Wardell Armstrong & Associates PLC of the United Kingdom was appointed to
undertake the feasibility study and substantial progress has been made toward
completion of the technical parts of the study. An audit of the reserves completed
by Wardell Armstrong confirmed a minable reserve for the open pit of 1.3 million
ounces and an underground resource of 680,000 ounces of gold (as previously
reported in Stockwatch on July 8, 2002). The report proposed an open pit
followed by an underground mine. Wardell Armstrong has also finalized the open
pit and underground mine design, optimized the production rate and mine
production schedules, finalized the process and plant design, completed paste test
work and design, and evaluated various tailings disposal options. The financial
aspects of the study, including the capital and operating costs, remain to be
completed.
However, as previously announced, in June, 2002, the government of the
Kyrgyzstan published an annulment of the mining licence for the Jerooy project
issued to Talas Gold in March, 2000, apparently because of delays in the
completion of the feasibility study and because development of the project had not
commenced. Talas Gold, which is 67 per cent owned by Norox and 33 per cent
by Kyrgyzaltyn, was granted the exclusive right to develop the Jerooy gold
deposit pursuant to a joint venture agreement dated Sept. 9, 1998. Conquest has
been advised that Norox considers the purported annulment of the licence invalid
since the completion of the feasibility study was dependent upon the introduction
of various tax arrangements, which have not yet been forthcoming.

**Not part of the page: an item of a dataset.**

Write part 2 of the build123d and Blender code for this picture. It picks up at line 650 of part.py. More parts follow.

Conquest has now been advised by Oxus that on Aug. 5, 2002, the Kyrgyz
government adopted a resolution on measures for the acceleration of the
development of the Jerooy gold deposit and ordered the state agency on state
property and direct investment to search for an investor capable of quick
development of the Jerooy deposit and to make proposals for the development of
the Jerooy deposit for consideration by the government.
At the same time, the joint venture agreement with Kyrgyzaltyn continues in full
force and effect and is unaffected by the annulment of the mining licence.

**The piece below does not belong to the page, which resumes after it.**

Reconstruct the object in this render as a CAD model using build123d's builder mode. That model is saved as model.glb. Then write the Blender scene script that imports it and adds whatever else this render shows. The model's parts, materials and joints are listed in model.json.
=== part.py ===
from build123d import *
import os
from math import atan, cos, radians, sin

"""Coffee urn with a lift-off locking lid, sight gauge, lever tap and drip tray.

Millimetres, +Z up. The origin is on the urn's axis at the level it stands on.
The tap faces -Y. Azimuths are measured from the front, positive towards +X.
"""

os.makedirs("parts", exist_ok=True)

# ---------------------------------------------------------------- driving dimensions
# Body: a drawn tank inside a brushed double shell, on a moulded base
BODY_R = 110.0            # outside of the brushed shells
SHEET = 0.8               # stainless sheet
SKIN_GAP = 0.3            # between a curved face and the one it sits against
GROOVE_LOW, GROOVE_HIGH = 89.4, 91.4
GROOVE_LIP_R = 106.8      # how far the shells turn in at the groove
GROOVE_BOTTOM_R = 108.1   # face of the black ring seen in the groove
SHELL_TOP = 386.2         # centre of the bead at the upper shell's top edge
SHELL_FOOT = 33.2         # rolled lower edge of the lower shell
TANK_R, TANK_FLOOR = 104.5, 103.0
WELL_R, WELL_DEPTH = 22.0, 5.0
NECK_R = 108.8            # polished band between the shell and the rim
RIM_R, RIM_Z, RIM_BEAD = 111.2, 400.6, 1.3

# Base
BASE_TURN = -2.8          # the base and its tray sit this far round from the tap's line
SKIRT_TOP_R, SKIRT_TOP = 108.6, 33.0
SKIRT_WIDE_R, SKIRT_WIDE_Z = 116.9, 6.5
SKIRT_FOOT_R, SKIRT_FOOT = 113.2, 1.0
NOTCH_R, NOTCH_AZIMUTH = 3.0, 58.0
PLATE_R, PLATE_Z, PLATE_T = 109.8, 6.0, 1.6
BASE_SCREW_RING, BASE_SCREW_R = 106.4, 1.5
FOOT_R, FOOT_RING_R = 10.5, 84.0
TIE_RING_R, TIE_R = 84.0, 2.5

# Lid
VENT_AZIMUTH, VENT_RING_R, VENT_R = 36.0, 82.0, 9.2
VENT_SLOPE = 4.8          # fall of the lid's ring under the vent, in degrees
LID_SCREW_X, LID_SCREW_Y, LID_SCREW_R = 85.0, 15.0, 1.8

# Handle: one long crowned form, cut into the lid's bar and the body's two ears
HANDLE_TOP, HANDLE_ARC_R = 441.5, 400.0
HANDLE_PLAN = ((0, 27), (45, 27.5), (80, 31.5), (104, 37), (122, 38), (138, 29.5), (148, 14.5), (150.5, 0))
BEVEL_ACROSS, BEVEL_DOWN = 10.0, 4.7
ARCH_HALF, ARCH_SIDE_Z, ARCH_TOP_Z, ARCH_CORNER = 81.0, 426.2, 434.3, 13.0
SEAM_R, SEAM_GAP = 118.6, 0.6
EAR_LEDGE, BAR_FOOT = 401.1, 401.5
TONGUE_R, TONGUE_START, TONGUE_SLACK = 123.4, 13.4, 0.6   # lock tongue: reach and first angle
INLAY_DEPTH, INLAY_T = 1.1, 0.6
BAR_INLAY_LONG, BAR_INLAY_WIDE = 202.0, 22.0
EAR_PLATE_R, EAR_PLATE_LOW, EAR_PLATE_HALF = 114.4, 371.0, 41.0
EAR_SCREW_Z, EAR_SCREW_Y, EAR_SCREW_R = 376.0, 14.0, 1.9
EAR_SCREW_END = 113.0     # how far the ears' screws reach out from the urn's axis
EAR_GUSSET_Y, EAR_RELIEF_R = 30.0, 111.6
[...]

Conquest has been advised that Norox continues to seek an amicable resolution
to this matter by way of good faith negotiations in accordance with the terms of
the joint venture agreement. Kyrgyzaltyn has confirmed in writing to Oxus and
Norox its willingness to "carry on negotiation in the spirit of good will" and is ready
to consider "all suggestions in an attempt to find a solution for settlement of the
existing situation." Kyrgyzaltyn has appointed delegates for such negotiation and
the parties have agreed to a deadline of Oct. 19, 2002, to conclude such
negotiation. Conquest understands that if a mutually acceptable agreement is not
reached by Oct. 19 then Norox will seek a resolution under international
arbitration as provided in the joint venture agreement.
Under the circumstances, Norox has ceased further work on the Jerooy project
until these issues are resolved and has informed the Kyrgyz authorities that the
feasibility study due for completion in September will not be delivered.
Terence McKillen, president of Conquest, said today: "Conquest holds an option
to evaluate the Jerooy project and purchase a 67-per-cent interest via the
acquisition of Norox. Completion of the feasibility study is an important part of this
evaluation. Until the issues surrounding the mining licence at Jerooy have been
resolved, Conquest will not undertake any further work on the feasibility study.
"The exercise by Conquest of its option to acquire Norox will be dependent on,
amongst other things: the outcome of the negotiations between Norox and
Kyrgyzaltyn; the negotiation of a satisfactory foreign investment agreement,
including terms of a new licence agreement, with the Kyrgyz authorities; and
regulatory approval."
Conquest is also carrying out exploration in Ontario on its Red Lake gold
property, strategically located in the heart of the Red Lake gold camp,
immediately adjacent to Goldcorp's high-grade Red Lake mine, and on its Aurora
gold property, located in the Detour gold camp, on which earlier high-grade gold
intercepts will be followed up by drilling later this year.